Over the longer term, the two nations should create synergy between their very different, but complementary, strengths in international development. China should recognize that the U.S. has a great depth of experience in developing the “soft” infrastructure necessary for full economic and human development, and for ensuring political stability. This includes governance reform and capacity, health, education and building civil society. Americans should embrace the shorter-term economic impact of infrastructure investment which, when properly paired with an attention to governance and human development issues, is indispensable to generating the domestic motors of long-term sustainable growth.
Finally, both nations should recognize that environmental cooperation has been the signature achievement of U.S.-China cooperation in recent years. Addressing climate change is a key area for cooperation because it represents genuinely shared, critical interests. By expanding these efforts to include creating an environmentally sustainable global economy for the 21st Century and beyond, the U.S. and China can continue this trend of transcending competition while providing global public goods. The Belt and Road Initiative can be an important instrument for carrying out this task.
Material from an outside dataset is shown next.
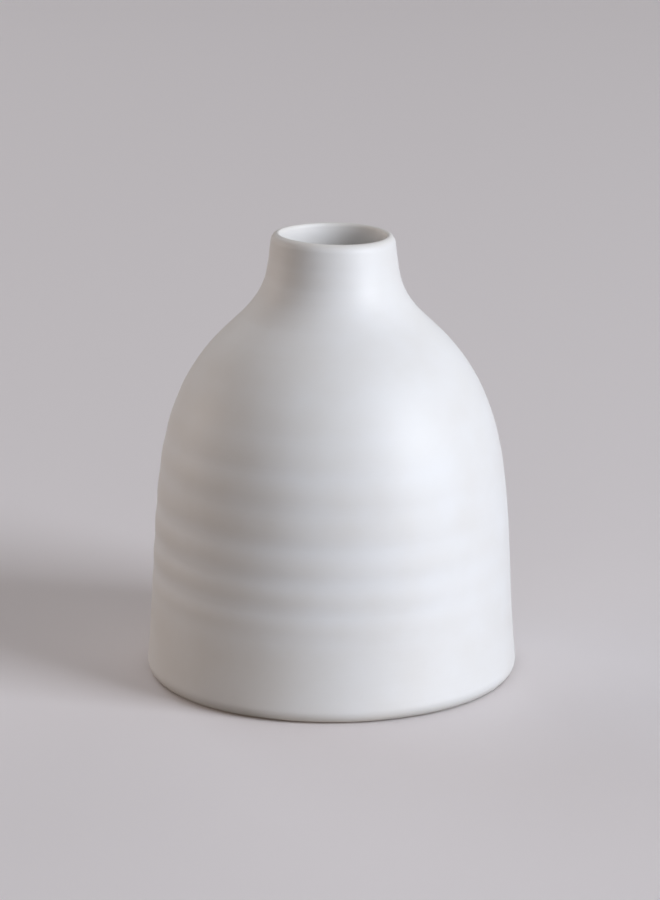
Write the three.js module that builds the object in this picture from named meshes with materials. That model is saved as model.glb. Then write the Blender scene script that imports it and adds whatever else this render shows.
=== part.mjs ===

Like any major initiative, the true impact—and indeed meaning—of BRI will be determined through the course of its implementation as diversity actors engage with it and as Chinese policymakers emphasize different aspects to meet with changing exigencies. While BRI has the potential to contribute to competition between the U.S. and China, it could also be used to enhance cooperation. If this potential is to be realized, the initiative must be engaged and shaped with conscious efforts to meet this end. Americans should thus be clear-eyed about the potential strategic impact of BRI, but also remain alive to the possibilities it presents and not be categorically dismissive or suspicious. Chinese should in turn be responsive to American concerns about BRI, which are shared by many in Europe, India, and beyond. Such concerns identify the scope of potential obstacles and delineate the most productive paths forward.